How business owners can survive the holidays
The holidays can be a stressful time for business owners. While your employees (being the selfish people that they are) take time off to prepare for the holidays, travel and spend time with loves ones, you are left holding the bag. It’s clear that no one cares about the business the way you do. Another holiday ruined!
So what do you do? Join them.
Think about: As a business owner, do you enjoy the holidays as much as you did when you worked for someone else? A lot of business owners that I know say no. The stress of owning a business interferes with their ability to truly enjoy spending time with their loved ones. A survey by Bank of America found that maintaining a small business causes twice as much stress as maintaining a healthy relationship with a spouse or partner, nearly three times as much stress as raising children, and more than four times as much stress as managing their personal finances. And, as a result, small-business owners are so stressed that they regularly give up free time (57 percent), exercise (37 percent) and other personal priorities to manage their businesses.
But here’s the thing: You work hard — you deserve a break. Here’s how you can do that.
1. Plan for it.
The holidays come at the same time every year. As you do your budget and strategic planning, remember the holidays. Plan for a lighter month revenue-wise in December, and try to make up for it in September and October.
2. Lighten up.
Remember the spirit of the holiday season. If an employee needs to take some extra time at lunch to finish her shopping or you catch someone doing a little Amazon shopping, let it go. If it gets out of hand, of course, say something. But try to be human. And maybe you could do a little shopping yourself.
3. Take the time to recharge.
It’s good for you and your business when you step away for a few days. You come back fresh and rested. You need it.

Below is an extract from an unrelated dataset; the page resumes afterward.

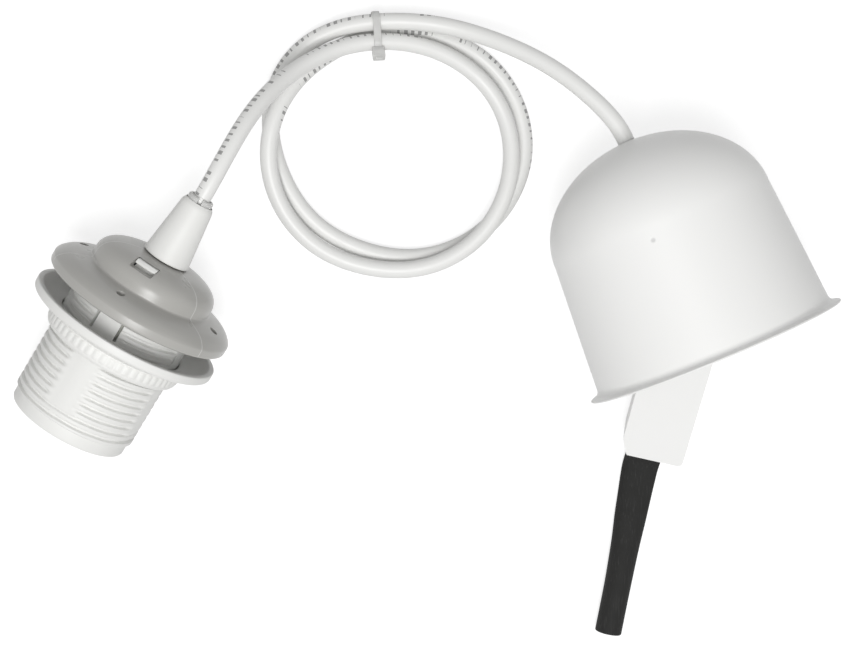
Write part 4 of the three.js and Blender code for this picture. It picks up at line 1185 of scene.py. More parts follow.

4. Don’t work on the actual holiday
(…unless you own a business that is open on the holidays). Besides the fact that you just shouldn’t work on a holiday, you will look bad. Your clients won’t appreciate it, your employees will probably lose respect for you, and your loved ones will be angry. It’s not worth the risk.
5. Celebrate with your employees and clients.
Get into the holiday spirit by starting off with your employees and clients. Give gifts, splurge on nice lunches and take the time to say “thank you” to the people who have contributed to the success of your business.
So many business owners I know work to provide for their families. But ironically, because of the stress and pressures of owning a business, their families often end up with the short end of the stick. This holiday season, put you and your family over your business — and enjoy!